While the company believes that the financial results included in this media release are materially correct, the company's auditors have not yet concluded all aspects of their audit of our financial statements. Accordingly, the financial results included herein should be considered unaudited and may be subject to change following conclusion of the audit.

GCI will hold a conference call to discuss its 2006 and fourth quarter results on Thursday, March 15, 2007 beginning at 2 p.m. (Eastern). To access the briefing on March 15, dial 800-857-3793 (International callers should dial 630-395-0017) and identify your call as "GCI." In addition to the conference call, GCI will make available net conferencing. To access the call via net conference, log on to www.gci.com and follow the instructions. A replay of the call will be available for 72-hours by dialing 866-382-4789, access code 7461 (International callers should dial 203-369-0367).

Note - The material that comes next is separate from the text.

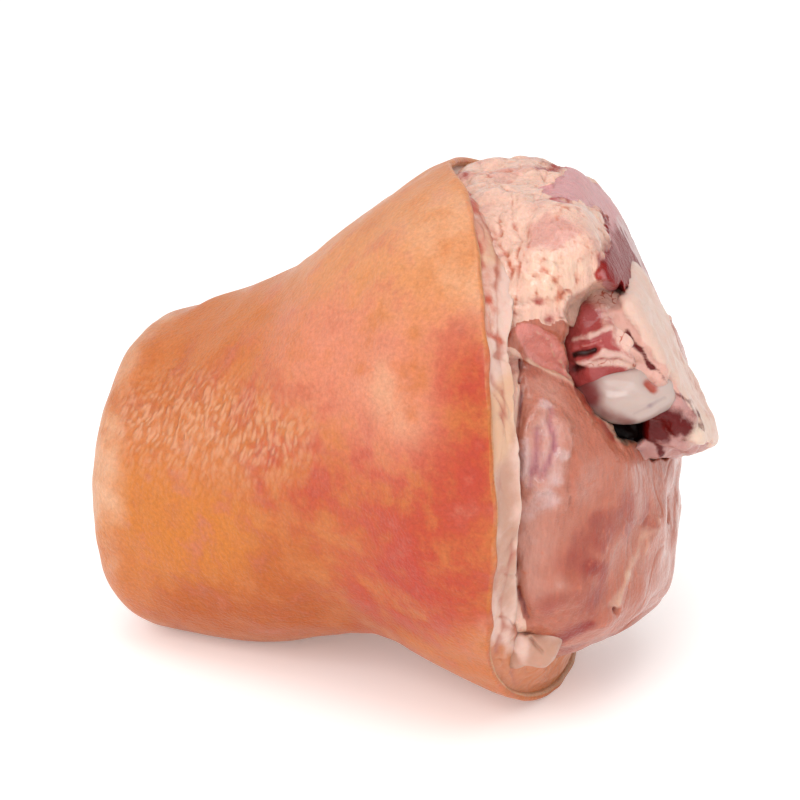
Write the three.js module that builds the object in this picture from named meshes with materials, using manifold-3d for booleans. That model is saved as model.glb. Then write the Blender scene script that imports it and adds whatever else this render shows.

GCI is the largest telecommunications company in Alaska. A pioneer in bundled services, GCI provides local, wireless, and long distance telephone, cable television, Internet and data communication services throughout Alaska. More information about the company can be found at www.gci.com .

The foregoing contains forward-looking statements regarding the company's expected results that are based on management's expectations as well as on a number of assumptions concerning future events. Actual results might differ materially from those projected in the forward looking statements due to uncertainties and other factors, many of which are outside GCI's control. Additional information concerning factors that could cause actual results to differ materially from those in the forward looking statements is contained in GCI's cautionary statement sections of Form 10-K and 10-Q filed with the Securities and Exchange Commission.